The structural read is caution, not panic. The June distribution chapter is not automatically back, but the institutional bid is two-way again, and the Fed’s internal split keeps rate-hike risk on the calendar ahead of the July 28–29 meeting. For readers tracking Latin America, treat the ETF and FOMC prints as global dollar-liquidity context; the region’s operating layer remains stablecoin settlement and self-custody rails that run on their own clocks.
This is analysis, not advice. Prices move in both directions, ETF flow data is preliminary and subject to revision, and neither a single outflow day nor a hawkish minutes read guarantees the next move. Readers should do their own research, consider their personal circumstances, and only allocate capital they can afford to lose.
Sources (selected):
- Crypto.com Exchange tickers and 1D candlesticks (snapshot ~09:30 UTC July 9): BTC last ~$62,932 on USDT (intraday 1D candle open ~$62,288 / high ~$63,284 / low ~$61,697); July 8 settled close $62,286.71; July 7 settled close $63,368.86; July 6 settled close $64,044.89. ETH last ~$1,754; July 8 settled close ~$1,743.
- Chart data and Fear & Greed (Crypto.com 1D candles + alternative.me Fear & Greed Index): Jul 8 close $62,286.71 F&G 20 (Extreme Fear); Jul 9 intraday ~$62,910 F&G 22 (Extreme Fear, still forming).

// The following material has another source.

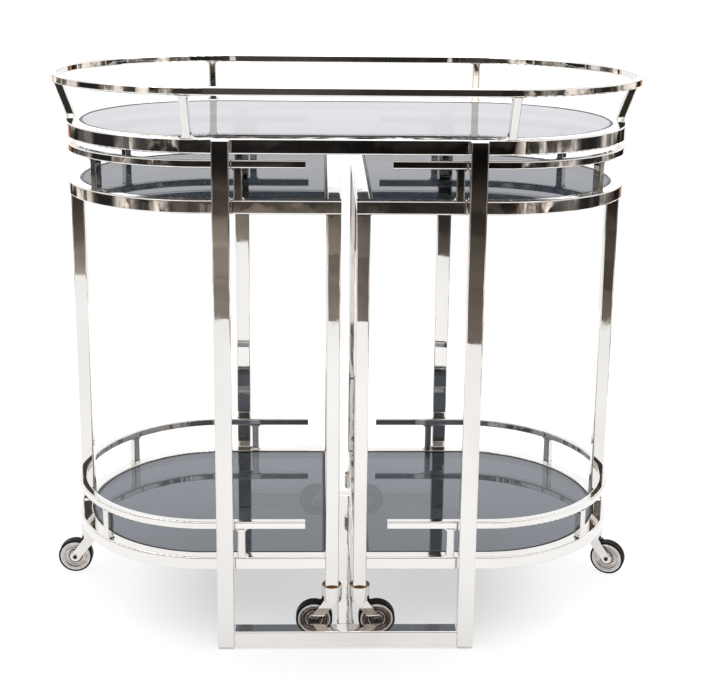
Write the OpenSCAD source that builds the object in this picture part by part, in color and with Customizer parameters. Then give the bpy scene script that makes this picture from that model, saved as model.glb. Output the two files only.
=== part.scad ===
// Three-piece nesting bar cart: a fixed racetrack tray frame and two half-oval carts on casters.
// Millimetres. Origin on the floor at the middle of the footprint, +X to the right, -Y is the front,
// +Z up. The carts stand nested under the tray and roll out sideways.

/* [Frame] */
// Frame leg and base rail tube, outside size
frame_tube = 25; // [20:1:28]
// Frame width over the legs, left to right
frame_w = 385; // [330:1:390]
// Frame depth over the legs, front to back
frame_d = 523; // [480:1:640]
// Height of the tray ring's top above the floor
frame_h = 772; // [772:1:940]
// Tube corner radius
tube_round = 2.25; // [1:0.25:3.5]
// Height of the plastic foot under each frame leg
glide_h = 4; // [2:1:8]

/* [Tray] */
// Half length of the tray ring's straight sides
tray_straight = 199.5; // [199.5:0.5:280]
// Tray ring tube width, in plan
tray_tube_w = 22; // [18:1:26]
// Tray ring tube height
tray_tube_h = 22; // [18:1:26]
// Glass thickness, all shelves
glass_t = 6; // [4:0.1:8]
// Width of the black glazing strip round each pane
strip_w = 4; // [2:0.5:6]

/* [Gallery rails] */
// Square bar of the gallery rails and their posts
bar = 12; // [8:0.5:14]
// Height of the tray gallery's top above the tray ring
tray_gallery_h = 74; // [50:1:110]
// How far the tray gallery leans out past the ring
tray_flare = 22; // [8:1:30]
// Angle of the tray's four long-side posts past the start of the curve
tray_post_turn = 7; // [3:1:30]
// Height of a cart gallery's top above its shelf ring
cart_gallery_h = 58; // [40:1:60]
// Plan angle of the carts' curved-end posts, from square across
cart_post_turn = 46; // [30:1:60]
// Distance of the carts' straight-side posts from the middle
cart_post_x = 158; // [120:1:200]
// Distance of the cart gallery's free ends from the middle
cart_gallery_end = 62; // [40:1:100]

/* [Carts] */
// Cart shelf ring and leg tube, outside size
cart_tube = 20; // [16:0.1:21]
// How far a cart's curved end stays back from the tray ring's end
cart_back = 0; // [0:0.5:8]
// Air between a cart's long sides and the frame legs
side_air = 12.5; // [6:0.5:30]
// Half of the gap between the two nested carts
nest_gap = 11; // [9:0.5:20]
// Top of the upper shelf ring above the floor
upper_z = 682; // [640:1:682]
// Top of the lower shelf ring above the floor
lower_z = 132; // [126:1:200]
// Skin of the ring tube left outside the outer leg
leg_skin = 2; // [1:0.5:3]

/* [Casters] */
// Wheel diameter over the tyre
wheel_d = 56; // [52:1:68]
// Wheel width over the tyre
wheel_w = 16; // [12:1:18]
// How far the wheel trails behind its swivel
trail = 27; // [26:1:30]
// Turn of the right outer caster as it stands
right_outer_turn = -25; // [-90:5:90]
// Turn of the left outer caster as it stands
left_outer_turn = 0; // [-90:5:90]
// Axle diameter
axle_d = 6; // [4:0.5:8]
// Swivel stem diameter
stem_d = 10; // [8:0.5:11]
// Running clearance of axle and stem, on the radius
run_clear = 0.05; // [0.02:0.01:0.1]

/* [Hidden] */
$fn = 96;
leg_x = frame_w / 2 - frame_tube / 2;
leg_y = frame_d / 2 - frame_tube / 2;
tray_side = frame_d / 2 - frame_tube;
tray_bend = tray_straight;
tray_half = tray_bend + tray_side;
gallery_side = tray_side + tray_flare;
gallery_top = frame_h + tray_gallery_h;
cart_side = tray_side - side_air;
cart_half = tray_half - cart_back;
cart_bend = cart_half - cart_side;
cart_in = nest_gap + cart_tube / 2;
inner_leg_y = cart_side - cart_tube / 2;
outer_leg_x = cart_half - leg_skin - cart_tube / 2;
rim_drop = 1;
ledge_t = 3;
ledge_w = 5.5;
wheel_r = wheel_d / 2;
tyre_t = 3;
tyre_seat = 0.03;
bar_round = 1.75;
crown_lift = 2.2;
crown_t = 2.6;
crown_r = 15;
cup_gap = 0.4;
cup_floor = 3;
cup_r = 16;
cup_wall = 1.4;
cup_z = wheel_d + crown_lift + crown_t + cup_gap;
cup_h = 22;
leg_foot = cup_z + cup_floor;
stem_top = leg_foot + 12;
arm_t = 2.2;
arm_in = wheel_w / 2 + 0.7;
arm_tip = 8;

// ---- shared shapes ----

// Rectangle with small round corners, centred
module soft_rect(w, h, r = tube_round) {
    square([w - 2 * r, h], center = true);
    square([w, h - 2 * r], center = true);
    for (sx = [-1, 1])
        for (sy = [-1, 1])
            translate([sx * (w / 2 - r), sy * (h / 2 - r)])
                circle(r = r);
}

// Tube along X from x0 to x1
module run_x(x0, x1, w, h) {
    translate([x0, 0, 0])
        rotate([90, 0, 90])
            linear_extrude(height = x1 - x0)
                soft_rect(w, h);
}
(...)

- Farside Investors U.S. spot Bitcoin ETF flow table: Jul 8 net −$84.9M (IBIT −$59.1M, FBTC −$14.9M, GBTC −$63.7M, BTC mini +$52.8M); Jul 7 +$21.5M; Jul 6 +$265.7M; Jul 2 +$223.5M.
- Federal Reserve FOMC minutes, June 16–17, 2026 (released July 8, 2026): unanimous hold at 3-1/2 to 3-3/4 percent; participants split on year-end rate path; inflation risks from tariffs, energy, AI demand.
- BeInCrypto / Mitrade secondary coverage of minutes reaction and BTC digests.